My natural temperment tends to lean toward the depressive/negative side when feeling attacked. In the past I have often turned it in on myself, blamed me in some way, or a cold unfeeling world, after such a scenerio. "If only I was a better mom, if only I tried harder to understand, if only I could love away and convince them of what is good", "if only if only" etc. My life, my very survival, was quite dependent on my sons (and others). That's a dangerous amount of power to give to my difficult child's or anyone. I truly did not know the difference between "self care and selfishness".

progress not perfection...I have to give myself some wiggle room. :grin:
I did the best I knew how.
lovemysons
 

KFld

New Member
I think that is one of the best sayings I learned at alanon, progress not perfection. It helped me a lot with my difficult child's progress, as well as my own. I still use it a lot when I think things should be moving along quicker with difficult child.

As mothers, we have all done the best we could with what we knew. I used to ask myself constantly if I was too lenient, etc. and my husband used to make me question how much I allowed difficult child to manipulate me. I don't do that to myself any longer, because it can't change anything. My difficult child was raised the way he was raised, made his choices, and now I have to make mine. Don't beat yourself up over it, and most of all don't allow him to treat you with disrespect.
 

susiestar

Roll With It
LMS,

I am so PROUD of you! I think this is a 3-pointer! It is really hard when they act the way young difficult child did. You are just amazing!

Susie
 

lovemysons

Well-Known Member
Hi Susie...

Okay miss Susie, you've spent the night at my home several years ago, you KNOW I squat just like the rest of us! Nothing too amazing about that, giggles. But thank you for the acknowledgement.

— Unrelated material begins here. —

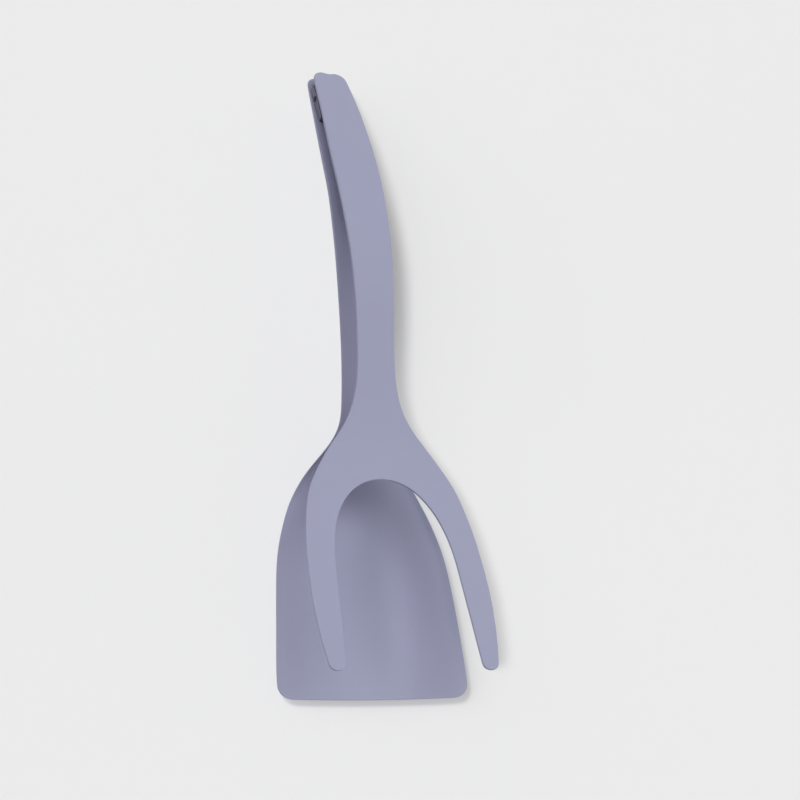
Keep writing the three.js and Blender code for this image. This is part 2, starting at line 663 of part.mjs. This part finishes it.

What is amazing, is that I was ever willing to open myself up to solutions beyond my own and begin applying them. At every turn in the past, I found failure, nothing that worked. I have had to accept "what I have" and address it, the alternative was death. I am trusting the process as much as I am able, my hope is that my sons will choose to do the same. We've lost too many good souls to addiction issues throughout husband and my family. The price is SO high.

In sort of a symbolic chiastic struture..."We always find what we're looking for in the last place we look".


Thank you Karen for the good reminders. "To thine own self be true"...

lovemysons

ps edited for too much unsolicited info. Still working on this.